Like almost everything related to the protests, these attitudes developed organically. While the anti-occupation sector remained marginal displaying its own slogans, the “mainstream” was slowly accepting their values. The protests as a whole successfully resisted being dismissed as “leftists,” except in their opponents’ overheated rhetoric, and the mainstream gradually realized the importance of political and social equality as an essential value, not just a slogan. As the settlers’ behavior went over the top, the mainstream’s own rhetoric started including references to “pogroms” and “Jewish supremacy.” With Smotrich’s own party actually brandishing “Jewish Supremacy” as its official name, and with Huwara and other villages displaying the stark evidence of pogroms having been repeatedly carried out, rhetoric had to catch up to reality, and values, from being implicit, necessarily became explicit.

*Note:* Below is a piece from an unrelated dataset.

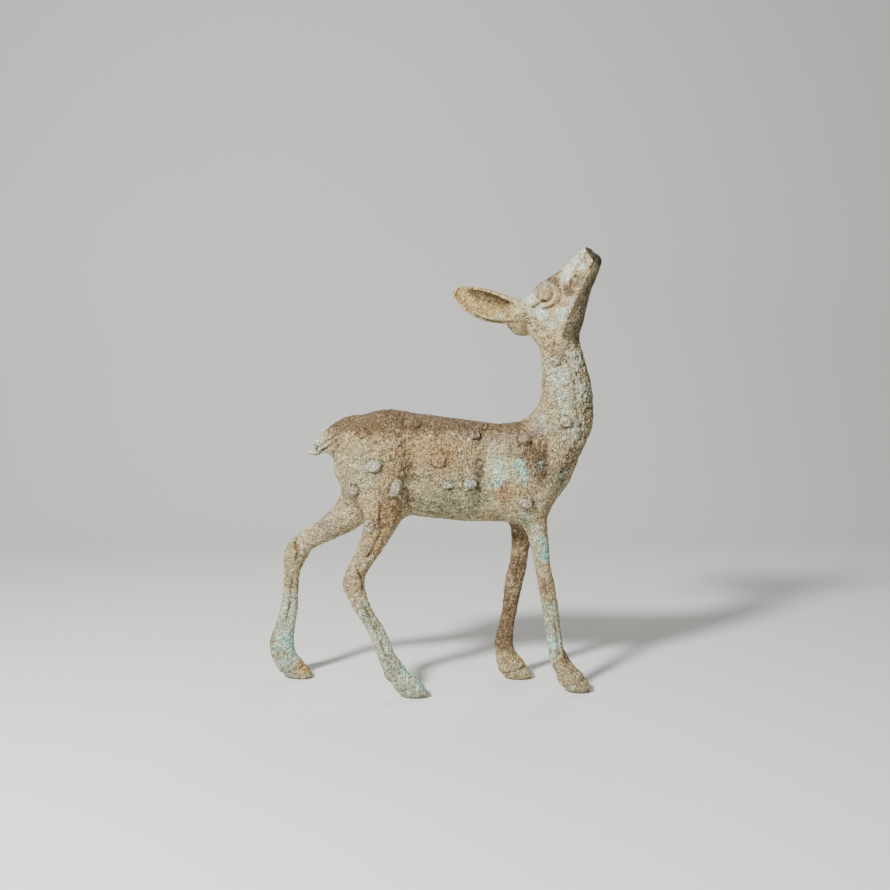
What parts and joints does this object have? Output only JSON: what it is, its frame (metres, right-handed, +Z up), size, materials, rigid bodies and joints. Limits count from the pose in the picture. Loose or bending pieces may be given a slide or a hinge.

Now, of course, we are all waiting to see what will come down the pike. Never has the banal Israeli excuse for procrastination – “after the holidays” – been more portentous. All eyes are on the Supreme Court, which is holding a hearing on the Knesset’s purported abolition of the “reasonableness” doctrine on Sept. 12. But the real action can only come after the holidays; when the Knesset is back in session and, without doubt, fortified by unity and increasingly shared anti-occupation values.
Paul Scham is president of Partners for Progressive Israel and a Professor of Israel Studies at the University of Maryland, where he teaches courses this semester on the history of the Israeli-Palestinian conflict and on the Israeli Right.